■ Exercise directions:
In the listing below, find the line with "liner_t = 0.10; // [0.06:0.01:0.15]", then repeat exactly every line from the top through that one.
»»
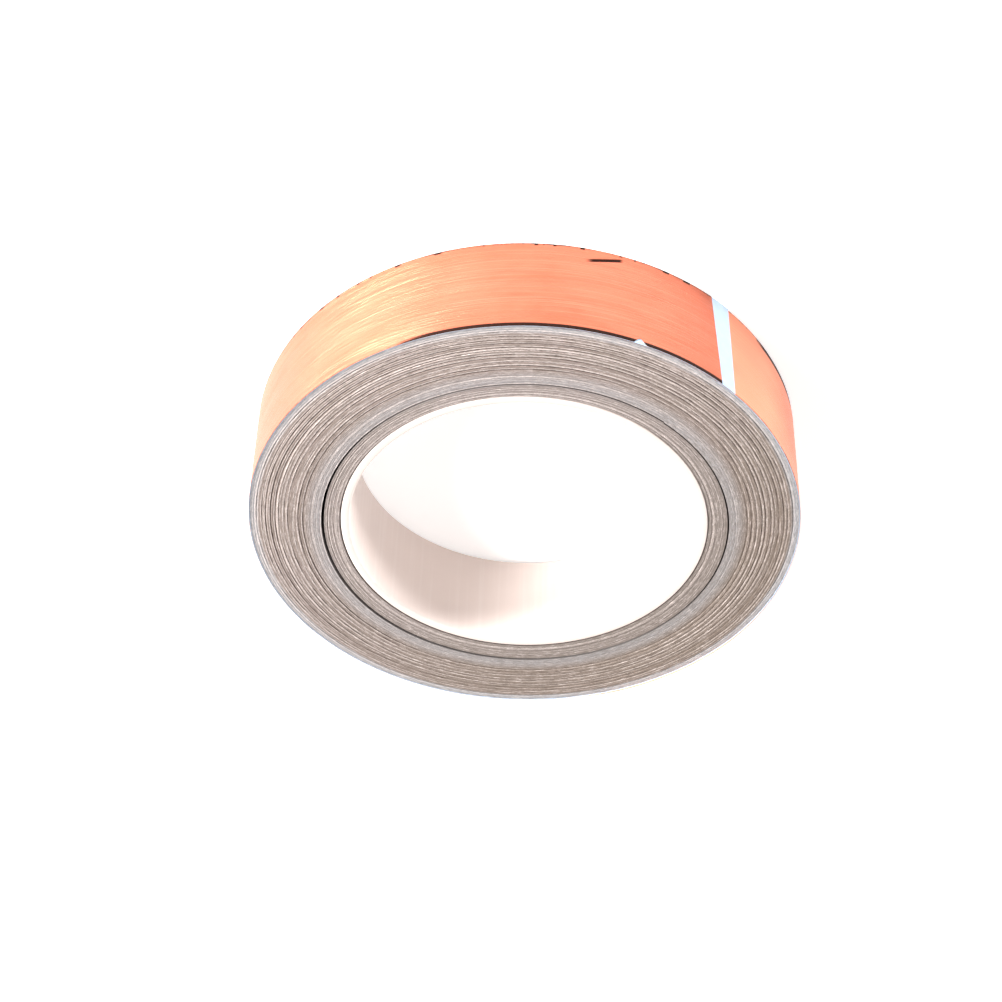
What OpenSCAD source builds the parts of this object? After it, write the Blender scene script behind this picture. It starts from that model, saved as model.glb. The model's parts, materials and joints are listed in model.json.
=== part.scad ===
// Copper foil tape roll, lying flat on its side.
// Origin at the centre of the bottom face, +Z up along the axis of the core.
// The tape is foil over adhesive over paper liner. It winds outwards clockwise, seen from above,
// and its outer surface is a spiral of four quarter arcs that gains one tape thickness a turn.

/* [Tape] */
// Width of the tape
tape_w = 25; // [22:0.5:50]
// Thickness of the copper foil
foil_t = 0.06; // [0.04:0.01:0.1]
// Thickness of the adhesive under the foil
adhesive_t = 0.03; // [0.02:0.01:0.06]
// Thickness of the paper liner under the adhesive
liner_t = 0.10; // [0.06:0.01:0.15]

/* [Core] */
// Bore of the core
core_bore_d = 76.2; // [75:0.1:77]
// Wall thickness of the core
core_wall = 1.9; // [1.5:0.1:2]
// Length of the core, which ends flush with the top of the roll
core_len = 24; // [22:0.5:25]
// Chamfer on the four rims of the core
core_chamfer = 0.3; // [0.1:0.1:0.5]

/* [Start of the tape] */
// Length round the core of the double-sided tape that holds the first turn
start_len = 20; // [10:1:40]
// Width of the double-sided tape
start_w = 18; // [10:1:20]
// Thickness of the double-sided tape
start_t = 0.10; // [0.05:0.01:0.2]
// Direction of the middle of the double-sided tape
start_angle = 75; // [0:5:355]

/* [Windings] */
// Outside diameter of the full roll, at the cut end of the foil
roll_d = 120; // [115:1:150]
// Outside diameter of the tight inner winding
inner_winding_d = 88.5; // [86:0.5:90]
// Mean width of the gap between the inner winding and the main winding
winding_gap = 0.30; // [0.30:0.05:0.50]
// How far the outside of the inner winding is off the axis
inner_shift = 0.60; // [0.5:0.05:0.7]
// How far the inside of the main winding is off the axis
main_shift = 0.88; // [0.7:0.02:0.88]
// Direction in which both are off the axis
shift_angle = 48; // [0:1:359]

/* [Free end] */
// Direction of the cut end of the foil
cut_angle = 230; // [0:1:359]
// Slant of the foil's cut, with its top corner ahead
foil_slant = 5; // [0:0.5:6]
// Slant of the liner's cut
liner_slant = 2.6; // [0:0.2:4]
// Arc of the tail that lifts off the roll, before the foil's cut
tail_arc = 32; // [24:1:60]
// Length of liner left bare past the foil's cut
bare_liner = 4.6; // [4:0.1:8]
// Arc of that bare liner that stays with the tail, under the slanted cut
tab_root_arc = 1.3; // [1.3:0.1:1.6]
// Clearance under each loose layer of the tail
layer_gap = 0.05; // [0.03:0.01:0.08]
// Clearance between neighbouring links of the tail
link_gap = 0.04; // [0.02:0.01:0.1]

/* [Hidden] */
$fn = 360;
tail_links = 4;
link_arc = tail_arc / tail_links;
core_bore_r = core_bore_d / 2;
core_r = core_bore_r + core_wall;
core_z = tape_w - core_len;
roll_r = roll_d / 2;
tape_t = foil_t + adhesive_t + liner_t;
// Each quarter arc has its centre on a corner of a square with this side
spiral_step = tape_t / 4;
// Depth of each layer's inner face below the tape's outer face
foil_depth = foil_t;
adhesive_depth = foil_t + adhesive_t;
// The tail's layers stand clear of each other and of the turn below
liner_rise = layer_gap;
foil_rise = 2 * layer_gap;
bare_arc = bare_liner / roll_r * 180 / PI;
link_gap_arc = link_gap / roll_r * 180 / PI;
// Reaches past every face that it cuts
past = 5;

// Part of a ring, round the origin, from one direction to another
module ring_part(r_in, r_out, from, to, height) {
    rotate([0, 0, from])
        rotate_extrude(angle = to - from)
            translate([r_in, 0])
                square([r_out - r_in, height]);
}

// A layer of the outer turn, between two depths below the spiral, over an arc from the foil's cut
module spiral_layer(depth_out, depth_in, from, to) {
    for (quarter = [0:3]) {
        start = quarter == 0 ? from : max(from, 90 * quarter);
        end = min(to, 90 * (quarter + 1));
        r = roll_r - quarter * spiral_step;
        if (end > start)
            rotate([0, 0, cut_angle + 90 * quarter])
                translate([spiral_step / 2, -spiral_step / 2, 0])
                    ring_part(r - depth_in, r - depth_out, start - 90 * quarter, end - 90 * quarter, tape_w);
    }
}

// Removes what lies past a slanted cut across the tape
module slanted_end(arc, slant) {
    difference() {
        children();
        rotate([0, 0, cut_angle - arc])
            translate([roll_r, 0, tape_w / 2])
                rotate([slant, 0, 0])
                    translate([-past, -3 * past, -tape_w])
                        cube([2 * past, 3 * past, 2 * tape_w]);
    }
}

// One link of a tail layer: link 1 is next to the roll and link 4 is at the cut
module tail_link(link, depth_out, depth_in, reach) {
    to = tail_arc - (link - 1) * link_arc - link_gap_arc;
    from = link == tail_links ? -reach : tail_arc - link * link_arc;
    spiral_layer(depth_out, depth_in, from, to);
}

module core_tube() {
    color("white")
        translate([0, 0, core_z])
            rotate_extrude()
                polygon([
                    [core_bore_r, core_chamfer],
                    [core_bore_r + core_chamfer, 0],
                    [core_r - core_chamfer, 0],
                    [core_r, core_chamfer],
                    [core_r, core_len - core_chamfer],
                    [core_r - core_chamfer, core_len],
                    [core_bore_r + core_chamfer, core_len],
                    [core_bore_r, core_len - core_chamfer]
                ]);
}

// The double-sided tape, which fills a shallow pocket inside the first turn
module start_tape() {
    half_arc = start_len / core_r * 90 / PI;
    color("lightyellow")
        translate([0, 0, (tape_w - start_w) / 2])
            ring_part(core_r, core_r + start_t, start_angle - half_arc, start_angle + half_arc, start_w);
}

module inner_winding() {
    color("rosybrown")
        difference() {
            rotate([0, 0, shift_angle])
                translate([inner_shift, 0, 0])
                    cylinder(d = inner_winding_d, h = tape_w);
            translate([0, 0, -past])
                cylinder(r = core_r, h = tape_w + 2 * past);
            start_tape();
        }
}

// The main winding's outside is the spiral under the last turn, with one step where that turn begins
module main_winding() {
    color("tan")
        difference() {
            spiral_layer(tape_t, roll_r - core_r, 0, 360);
            rotate([0, 0, shift_angle])
                translate([main_shift, 0, -past])
                    cylinder(r = inner_winding_d / 2 + winding_gap, h = tape_w + 2 * past);
        }
}

module last_turn_foil() {
    color("darksalmon")
        spiral_layer(0, foil_depth, tail_arc, 360);
}

module last_turn_adhesive() {
    color("khaki")
        spiral_layer(foil_depth, adhesive_depth, tail_arc, 360);
}

module last_turn_liner() {
    color("aliceblue")
        spiral_layer(adhesive_depth, tape_t, tail_arc, 360);
}

module tail_foil(link) {
    color("sandybrown")
        slanted_end(0, foil_slant)
            tail_link(link, -foil_rise, foil_depth - foil_rise, 2 * tab_root_arc);
}

module tail_adhesive(link) {
    color("khaki")
        slanted_end(0, foil_slant)
            tail_link(link, foil_depth - foil_rise, adhesive_depth - foil_rise, 2 * tab_root_arc);
}

module tail_liner(link) {
    color("aliceblue")
        tail_link(link, adhesive_depth - liner_rise, tape_t - liner_rise, tab_root_arc);
}

// The bare end of the liner, past the foil's cut
module liner_tab() {
    color("ghostwhite")
        slanted_end(bare_arc, liner_slant)
            spiral_layer(adhesive_depth - liner_rise, tape_t - liner_rise,
                -2 * bare_arc, -tab_root_arc - link_gap_arc);
}

core_tube();
start_tape();
inner_winding();
main_winding();
last_turn_foil();
last_turn_adhesive();
last_turn_liner();
for (link = [1:tail_links]) {
    tail_foil(link);
    tail_adhesive(link);
    tail_liner(link);
}
liner_tab();
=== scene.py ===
"""Copper foil tape roll: the looks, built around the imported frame.

The tape is a strip of copper foil, adhesive and paper liner that winds clockwise, seen from above, round
a white plastic core. Every strip and winding is a profile carried along that spiral, and the core is one
turned round the axis, all worked out as whole arrays. Angles along the tape are measured from the foil's
cut end back into the roll."""

import json
import math

import bpy
import numpy as np
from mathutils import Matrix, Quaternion, Vector


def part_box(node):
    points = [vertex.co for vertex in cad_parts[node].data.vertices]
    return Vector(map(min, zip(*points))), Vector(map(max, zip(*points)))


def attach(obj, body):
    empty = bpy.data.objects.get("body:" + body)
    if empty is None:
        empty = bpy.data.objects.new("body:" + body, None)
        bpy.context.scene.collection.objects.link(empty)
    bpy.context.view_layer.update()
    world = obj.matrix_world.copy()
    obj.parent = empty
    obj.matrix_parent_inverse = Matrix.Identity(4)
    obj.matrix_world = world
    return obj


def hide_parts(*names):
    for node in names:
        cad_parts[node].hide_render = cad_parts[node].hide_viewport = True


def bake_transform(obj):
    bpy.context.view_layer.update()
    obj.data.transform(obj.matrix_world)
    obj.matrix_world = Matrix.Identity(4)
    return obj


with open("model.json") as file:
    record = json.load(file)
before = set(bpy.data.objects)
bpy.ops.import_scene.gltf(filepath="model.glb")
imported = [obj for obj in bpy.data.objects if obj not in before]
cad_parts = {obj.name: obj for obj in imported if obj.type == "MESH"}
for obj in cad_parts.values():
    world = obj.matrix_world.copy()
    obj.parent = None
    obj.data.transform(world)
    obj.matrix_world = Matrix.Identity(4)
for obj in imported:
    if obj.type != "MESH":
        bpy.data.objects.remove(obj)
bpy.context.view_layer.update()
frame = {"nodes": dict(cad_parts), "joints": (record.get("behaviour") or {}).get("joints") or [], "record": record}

bl_info = {
    "name": "Copper Foil Tape Roll",
    "version": (1, 0, 0),
    "blender": (4, 5, 0),
    "location": "View3D > Sidebar > Tape Roll",
    "description": "Builds the pieces and finishes of a roll of copper foil tape",
    "category": "Add Mesh",
}

MM = 0.001
FULL_TURN = 2 * math.pi
WHITE = (1.0, 1.0, 1.0)
WINDING_LOW, WINDING_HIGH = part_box("main_winding")
CORE_LOW, CORE_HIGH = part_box("core_tube")
BORE = next(m for m in frame["record"]["mounts"] if m["name"] == "core_bore")
JOINTS = {joint["name"]: joint for joint in frame["joints"]}
TAIL_LINKS = 4


# ---------------------------------------------------------------- sizes, colours and studio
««
■ In response:
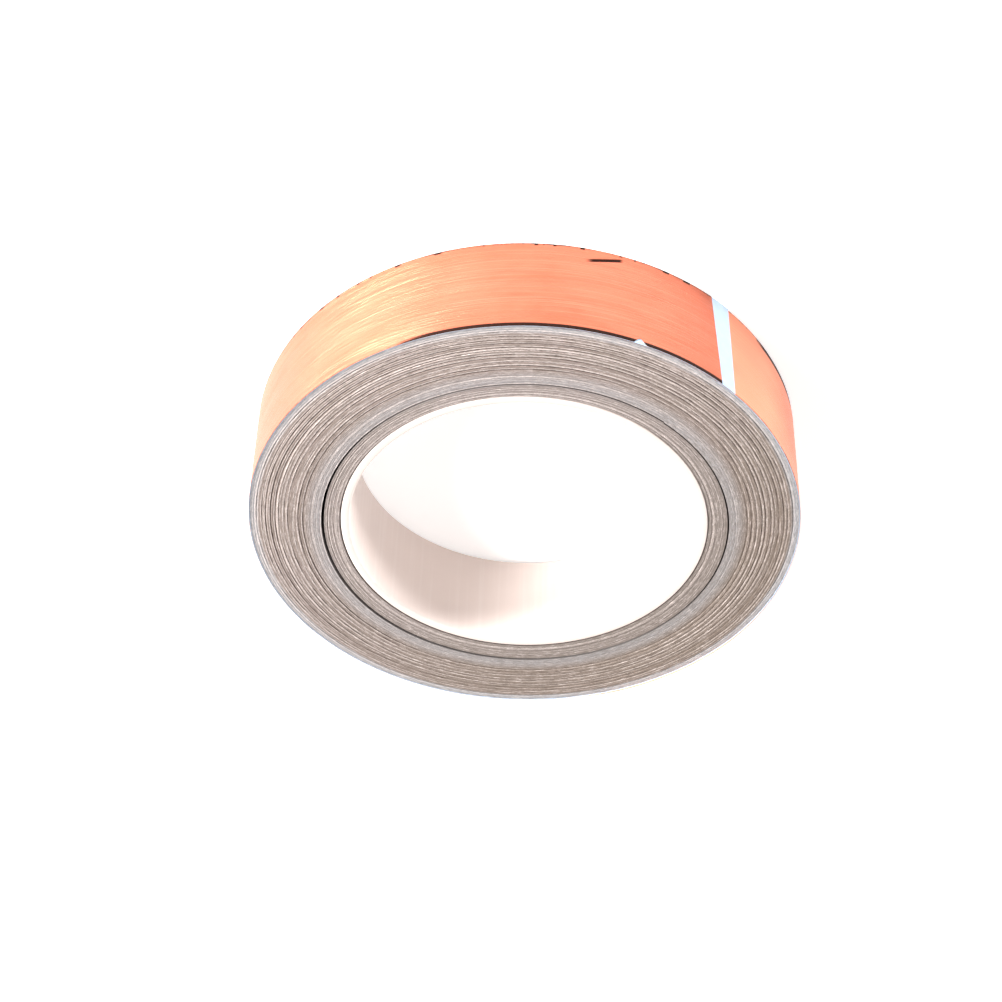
What OpenSCAD source builds the parts of this object? After it, write the Blender scene script behind this picture. It starts from that model, saved as model.glb. The model's parts, materials and joints are listed in model.json.
=== part.scad ===
// Copper foil tape roll, lying flat on its side.
// Origin at the centre of the bottom face, +Z up along the axis of the core.
// The tape is foil over adhesive over paper liner. It winds outwards clockwise, seen from above,
// and its outer surface is a spiral of four quarter arcs that gains one tape thickness a turn.

/* [Tape] */
// Width of the tape
tape_w = 25; // [22:0.5:50]
// Thickness of the copper foil
foil_t = 0.06; // [0.04:0.01:0.1]
// Thickness of the adhesive under the foil
adhesive_t = 0.03; // [0.02:0.01:0.06]
// Thickness of the paper liner under the adhesive
liner_t = 0.10; // [0.06:0.01:0.15]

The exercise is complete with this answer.